Deshalb fällt es schwer, Aufgaben zu beginnen oder durchzuhalten, wenn sie keine direkte emotionale Relevanz haben. Besonders betroffen sind sogenannte „niedrig stimulierende“ Tätigkeiten: Aufräumen, Papierkram, Ablage. Gleichzeitig erleben viele eine starke Motivation bei emotional bedeutungsvollen oder hochinteressanten Themen – hier kann es zu Hyperfokus kommen: einem intensiven, fast unerschütterlichen Konzentrationszustand.
Reizfilter und Reizoffenheit – Wenn alles gleichzeitig reinkommt
Ein gesundes Gehirn kann unwichtige Reize ausblenden – ein Gespräch bleibt im Fokus, obwohl das Handy summt, draußen ein Auto hupt und der Stuhl unbequem ist. Bei ADHS fehlt oft dieser innere Reizfilter. Das führt zu einer ständigen Reizüberflutung. Betroffene nehmen alles gleichzeitig wahr – das Gespräch, die Hintergrundmusik, die Geräusche, das Licht, die Temperatur, die eigenen Gedanken. Und das strengt an.
Diese Reizoffenheit kann positiv sein (z. B. für Kreativität oder Empathie), führt aber oft zu Überforderung, Erschöpfung und Reizbarkeit – besonders in lauten, hektischen oder sozial dichten Umgebungen.
Was Medikamente tun – und was nicht
Stimulanzien wie Methylphenidat (z. B. Ritalin, Medikinet) oder Lisdexamfetamin (z. B. Elvanse) verbessern die Signalübertragung im dopaminergen System. Sie helfen dem Gehirn, Reize besser zu filtern, Handlungen zu strukturieren und Impulse zu regulieren. Aber: Medikamente verändern keine Persönlichkeit und lösen keine emotionalen Blockaden. Sie sind wie eine Brille: Sie schaffen Klarheit, ersetzen aber nicht den Weg, den man gehen muss.

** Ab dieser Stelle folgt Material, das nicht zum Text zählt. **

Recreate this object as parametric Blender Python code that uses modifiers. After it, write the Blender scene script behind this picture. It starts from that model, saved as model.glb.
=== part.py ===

Was das Verständnis verändert
Wenn wir begreifen, dass ADHS kein Wollen-Problem, sondern ein Steuerungsproblem ist, verändert sich der Blick. Statt Vorwürfen entsteht Verständnis. Statt Scham kann Mitgefühl entstehen. Menschen mit ADHS „funktionieren“ nicht falsch – ihr Gehirn arbeitet nur anders. Und das braucht andere Strategien.
Das Wissen um die neurobiologischen Hintergründe kann entlasten. Es öffnet Türen für individuelle Lösungen: für ein anderes Zeitmanagement, mehr Pausen, strukturierte Räume, verständnisvolle Kommunikation, flexible Lern- und Arbeitsumfelder.
Fazit: Neurobiologie ist keine Entschuldigung – sondern eine Erklärung
ADHS ist kein Zeichen von Schwäche oder Unreife. Es ist Ausdruck eines anders verdrahteten Gehirns. Wer das versteht, kann beginnen, sich selbst besser zu begleiten – nicht gegen die eigene Struktur, sondern mit ihr. Denn im Kern geht es nicht um Kontrolle, sondern um Verständnis. Nicht um Disziplin, sondern um passende Rahmenbedingungen. Und nicht um Anpassung, sondern um Authentizität mit Struktur.
Wer ADHS hat, braucht kein Urteil – sondern eine Umgebung, die das Gehirn entlastet und das Potenzial sichtbar macht.